Le franchissement des grands fleuves
sibériens constitue le défi majeur pour les ingénieurs
russes : la construction des ponts sur le Tobol à Kourgan,
l'Irtych à Omsk, l'Ob au sud de Tomsk et l'Ienisseï à Krasnoïarsk
sont les réalisations les plus spectaculaires d'une série
de trois mille cinq cents ouvrages d'art qui se succèdent tout au
long de la ligne.
Le chemin de fer de l'île de La Réunion
Beaucoup plus modeste, le chemin de fer de l'île de La Réunion
a été construit sous la responsabilité d'un ingénieur
des Ponts et Chaussées qui a photographié lui-même les étapes
de sa réalisation.

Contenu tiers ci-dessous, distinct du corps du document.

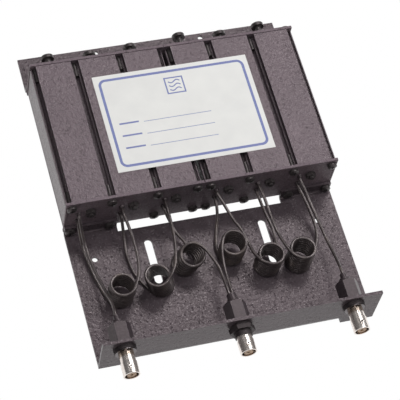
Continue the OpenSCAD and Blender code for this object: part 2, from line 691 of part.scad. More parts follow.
// The middle ferrule holds its two cables side by side
module cable_ferrules() {
    color([0.20, 0.19, 0.20]) placed() for (i = [0:2]) difference() {
        union() {
            along_y(bnc_xs[i], body_rear - ferrule_in, bnc_z)
                cylinder(h = ferrule_in + ferrule_collar_len, d = ferrule_collar_d);
            along_y(bnc_xs[i], body_rear, bnc_z)
                cylinder(h = ferrule_len, d = i == 1 ? pair_ferrule_d : ferrule_d);
        }
        for (off = i == 1 ? [-pair_off, pair_off] : [0])
            along_y(bnc_xs[i] + off, body_rear - ferrule_in - cut, bnc_z)
                cylinder(h = ferrule_in + ferrule_len + 2 * cut, r = cable_d / 2 + cable_fit);
    }
}

module port_bushings() {
    color([0.42, 0.40, 0.38]) placed() for (x = port_xs, z = [port_top_z, port_low_z])
        toward_front(x, block_y, z) difference() {
            cylinder(h = bushing_h, d1 = bushing_d, d2 = bushing_d - 0.8);
            translate([0, 0, -cut]) cylinder(h = bushing_h + 2 * cut, r = cable_d / 2 + cable_fit);
        }
}

// Ends of the leads: straight in the front plate and in the ferrules
port_end_y = block_y + plate_t + cable_in;
function port_stub(i, z) = [[port_xs[i], port_end_y, z], [port_xs[i], block_y, z]];
function bnc_stub(i, off) = [[bnc_xs[i] + off, body_rear + ferrule_len, bnc_z],
    [bnc_xs[i] + off, body_rear - 1, bnc_z]];
// Coils 3 and 4 end at the middle connector, each other coil at a neighbouring port
lead_ends = [reversed(port_stub(1, port_top_z)), reversed(port_stub(2, port_top_z)),
    bnc_stub(1, -pair_off), bnc_stub(1, pair_off),
    reversed(port_stub(3, port_top_z)), reversed(port_stub(4, port_top_z))];

module lead(path) {
    color([0.27, 0.25, 0.24]) placed() swept(path, cable_d, cable_sides);
}

// From the upper cable of the first port to the left connector
module left_connector_lead() {
    way = along_ends(left_connector_way, port_xs[0], bnc_xs[0]);
    lead(smooth(concat(port_stub(0, port_top_z), way, bnc_stub(0, 0)), lead_steps));
}

// From one port, down into the foot of a coil, and from its top to where the lead ends
module coil_lead(i) {
    turns = coil_turns(i);
    last = len(turns) - 1;
    low_way = along_ends(low_ways[i], port_xs[i], port_xs[i]);
    top_way = along_ends(top_ways[i], port_xs[i], lead_ends[i][0][0]);
    low = smooth(concat(port_stub(i, port_low_z), low_way, [turns[0], turns[1]]), lead_steps, 0, 1);
    top = smooth(concat([turns[last - 1], turns[last]], top_way, lead_ends[i]), lead_steps, 1, 0);
    lead(concat(low, [for (s = [1:last - 1]) turns[s]], top));
}

// From the upper cable of the last port to the right connector
module right_connector_lead() {
    way = along_ends(right_connector_way, port_xs[5], bnc_xs[2]);
    lead(smooth(concat(port_stub(5, port_top_z), way, bnc_stub(2, 0)), lead_steps));
}

// A pan head with a cross recess, underside at zero and pointing up
module pan_head(d, h) {
    dome_r = d;
    difference() {
        intersection() {
            cylinder(h = h, d = d);
            translate([0, 0, h - dome_r]) sphere(r = dome_r);
        }
        for (turn = [0, 90]) rotate([0, 0, turn])
            translate([-d / 4, -d / 16, h * 0.45]) cube([d / 2, d / 8, h]);
    }
}

module plate_screw(x, y, z, back) {
    translate([x, y, z]) rotate([back ? -90 : 90, 0, 0]) {
        pan_head(head_d, head_h);
        translate([0, 0, -screw_len]) cylinder(h = screw_len + cut, d = screw_d);
    }
}

module front_plate_screws() {
    color([0.21, 0.20, 0.21]) placed() {
        for (x = all_screw_xs) plate_screw(x, block_y, top_row_z, false);
        for (x = free_screw_xs) plate_screw(x, block_y, low_row_z, false);
    }
}

module tray_tab_screws() {
    color([0.21, 0.20, 0.21]) placed()
        for (x = tab_screw_xs) plate_screw(x, block_y - sheet_t, low_row_z, false);
}

module rear_plate_screws() {
    color([0.21, 0.20, 0.21]) placed() {
        for (x = all_screw_xs) plate_screw(x, rear_face_y, top_row_z, true);
        for (x = free_screw_xs) plate_screw(x, rear_face_y, low_row_z, true);
    }
}

module bracket_screws() {
    color([0.21, 0.20, 0.21]) placed()
        for (x = tab_screw_xs) plate_screw(x, rear_face_y + sheet_t, low_row_z, true);
}

// A tuning screw with its plunger, slid in and out from behind
module tuning_screw(i) {
    reach = tuner_reach[i];
    inner = plate_t + plunger_depth;
    color([0.20, 0.19, 0.20]) placed() {
        along_y(tuner_xs[i], rear_face_y + reach, tuner_z) pan_head(tuner_head_d, tuner_head_h);
        along_y(tuner_xs[i], rear_face_y - inner - 1, tuner_z)
            cylinder(h = inner + 1 + reach + cut, d = tuner_d);
        along_y(tuner_xs[i], rear_face_y - inner - plunger_len, tuner_z)
            cylinder(h = plunger_len, d = plunger_d);
    }
}

module hex_nut(w, h, bore_r) {
    difference() {
        cylinder(h = h, r = w / sqrt(3), $fn = 6);
        translate([0, 0, -cut]) cylinder(h = h + 2 * cut, r = bore_r);
    }
}

module tuning_lock_nuts() {
    color([0.24, 0.23, 0.23]) placed() for (x = tuner_xs)
        along_y(x, rear_face_y, tuner_z) hex_nut(tuner_nut_w, tuner_nut_h, tuner_d / 2 + fit);
}

// A slotted trimmer screw through the front plate
module trimmer_screw(i) {
    out = trimmer_nut_h + trimmer_out;
    color([0.34, 0.32, 0.30]) placed() difference() {
        toward_front(tuner_xs[i], block_y + plate_t + trimmer_in, trimmer_z)
            cylinder(h = trimmer_in + plate_t + out, d = trimmer_d);
        translate([tuner_xs[i] - trimmer_d, block_y - out - cut, trimmer_z - 0.25])
            cube([2 * trimmer_d, 0.8 + cut, 0.5]);
    }
}

module trimmer_nuts() {
    color([0.26, 0.25, 0.25]) placed() for (x = tuner_xs)
        toward_front(x, block_y, trimmer_z) rotate([0, 0, 30])
            hex_nut(trimmer_nut_w, trimmer_nut_h, trimmer_d / 2 + fit);
}

// A wire helix on a former, grounded at the front plate and open at the rear
module resonator(i) {
    wire_r = (former_d + helix_wire_d) / 2 + 0.2;
    steps = helix_turns * helix_rings;
    turns = [for (s = [0:steps]) let (a = -90 + 360 * s / helix_rings)
        [tuner_xs[i] + wire_r * cos(a),
            block_y + plate_t + helix_start + helix_pitch * s / helix_rings,
            tuner_z + wire_r * sin(a)]];
    foot = [for (s = [0:3]) let (a = -120 + 10 * s)
        [tuner_xs[i] + wire_r * cos(a), block_y + plate_t + helix_wire_d / 2 + (helix_start - 2) * s / 3,
            tuner_z + wire_r * sin(a)]];
    color([0.72, 0.45, 0.28]) placed() swept_round_y(concat(foot, turns), helix_wire_d, helix_sides);
}

// A tube swept along a path that winds round the Y direction
module swept_round_y(path, d, sides) {
    rotate([-90, 0, 0]) swept([for (p = path) [p[0], -p[2], p[1]]], d, sides);
}

// Formers glued to the front plate, notched where the trimmer screws come in
module resonator_formers() {
    color([0.90, 0.89, 0.85]) placed() for (x = tuner_xs) difference() {
        along_y(x, block_y + plate_t, tuner_z) cylinder(h = former_len, d = former_d);
        along_y(x, block_y, tuner_z) cylinder(h = former_len + plate_t + cut, d = former_bore);
        along_y(x, block_y, trimmer_z)
            cylinder(h = plate_t + trimmer_in + 1, r = trimmer_d / 2 + notch_gap);
    }
}

module coupling_taps() {
    color([0.72, 0.45, 0.28]) placed() for (x = port_xs) {
        translate([x, port_end_y + 0.7, port_low_z - 0.5])
            cylinder(h = port_top_z - port_low_z + 1, d = 1);
    }
}

front_tray();
rear_bracket();
left_cavity_housing();
right_cavity_housing();
front_end_plate();
rear_end_plate();
label();
bnc_shell(0);  // left_bnc_shell
bnc_shell(1);  // middle_bnc_shell
bnc_shell(2);  // right_bnc_shell
bnc_insulator(0);  // left_bnc_insulator
bnc_insulator(1);  // middle_bnc_insulator
bnc_insulator(2);  // right_bnc_insulator
bnc_contacts();
connector_body(0);  // left_connector_body
connector_body(1);  // middle_connector_body
connector_body(2);  // right_connector_body
lock_washers();
mounting_nuts();
middle_hex_nut();
middle_sleeve();
cable_ferrules();
port_bushings();
left_connector_lead();
coil_lead(0);  // coil_lead_1
coil_lead(1);  // coil_lead_2
coil_lead(2);  // coil_lead_3
coil_lead(3);  // coil_lead_4
coil_lead(4);  // coil_lead_5
coil_lead(5);  // coil_lead_6
right_connector_lead();
tuning_screw(0);  // tuning_screw_1
tuning_screw(1);  // tuning_screw_2
tuning_screw(2);  // tuning_screw_3
tuning_screw(3);  // tuning_screw_4
tuning_screw(4);  // tuning_screw_5
tuning_screw(5);  // tuning_screw_6
tuning_lock_nuts();
trimmer_screw(0);  // trimmer_screw_1
trimmer_screw(1);  // trimmer_screw_2
trimmer_screw(2);  // trimmer_screw_3
trimmer_screw(3);  // trimmer_screw_4
trimmer_screw(4);  // trimmer_screw_5
trimmer_screw(5);  // trimmer_screw_6
trimmer_nuts();
resonator(0);  // resonator_1
resonator(1);  // resonator_2
resonator(2);  // resonator_3
resonator(3);  // resonator_4
resonator(4);  // resonator_5
resonator(5);  // resonator_6
resonator_formers();
coupling_taps();
front_plate_screws();
tray_tab_screws();
rear_plate_screws();
bracket_screws();
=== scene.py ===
"""A cavity duplexer on a plain white floor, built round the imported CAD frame.

The CAD solids keep their places and get procedural materials and slightly rounded edges. The eight
coax leads are redrawn as smooth cords, and the label gets its print. Sizes of the object are in
millimetres up to the point where MM turns them into metres.
"""
import json
import math

import bmesh
import bpy
from mathutils import Matrix, Vector


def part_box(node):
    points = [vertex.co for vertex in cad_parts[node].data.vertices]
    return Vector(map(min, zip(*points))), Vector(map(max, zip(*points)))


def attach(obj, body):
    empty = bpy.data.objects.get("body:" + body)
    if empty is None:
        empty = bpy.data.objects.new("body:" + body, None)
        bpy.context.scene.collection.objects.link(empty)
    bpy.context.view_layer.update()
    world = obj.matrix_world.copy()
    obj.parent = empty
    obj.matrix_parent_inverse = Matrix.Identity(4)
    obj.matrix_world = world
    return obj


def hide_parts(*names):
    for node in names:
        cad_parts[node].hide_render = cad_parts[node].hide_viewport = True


MM = 0.001

# The front face of the lip, from which many sizes count forward or back
LIP_Y = -98.8

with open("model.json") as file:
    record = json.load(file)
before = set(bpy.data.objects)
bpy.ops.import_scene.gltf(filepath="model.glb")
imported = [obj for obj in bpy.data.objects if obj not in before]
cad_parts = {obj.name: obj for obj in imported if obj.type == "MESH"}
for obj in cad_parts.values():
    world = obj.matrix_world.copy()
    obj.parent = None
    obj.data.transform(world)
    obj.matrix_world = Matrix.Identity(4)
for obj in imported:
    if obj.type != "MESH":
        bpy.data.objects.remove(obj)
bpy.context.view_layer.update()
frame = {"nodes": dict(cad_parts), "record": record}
nodes = frame["nodes"]


# Shader helpers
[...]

Dans la seconde moitié du XIX
e siècle,
La Réunion est en plein essor économique, grâce principalement à la
culture de la canne à sucre. Néanmoins, face à sa rivale
Maurice, dotée de plusieurs ports et d'un chemin de fer, elle n'a pas
les infrastructures nécessaires à son développement. Le
parlement français vote ainsi, le 23 juin 1877, la création
d'un port à la Pointe des Galets et la construction d'une voie de chemin
de fer littorale reliant Saint-Pierre à Saint-Benoît. L'ingénieur
Adrien Blondel est chargé de diriger les travaux qui débutent
en 1878. La principale difficulté réside dans le franchissement
des très nombreuses rivières qui descendent des cirques et pitons
volcaniques de la partie centrale de l'île. Plus de cent cinquante passerelles
et ponts sont construits sur un parcours total de cent vingt-six kilomètres.
Le 14 février 1882, le chemin de fer est livré à l'exploitation,
quatre ans avant l'inauguration du port.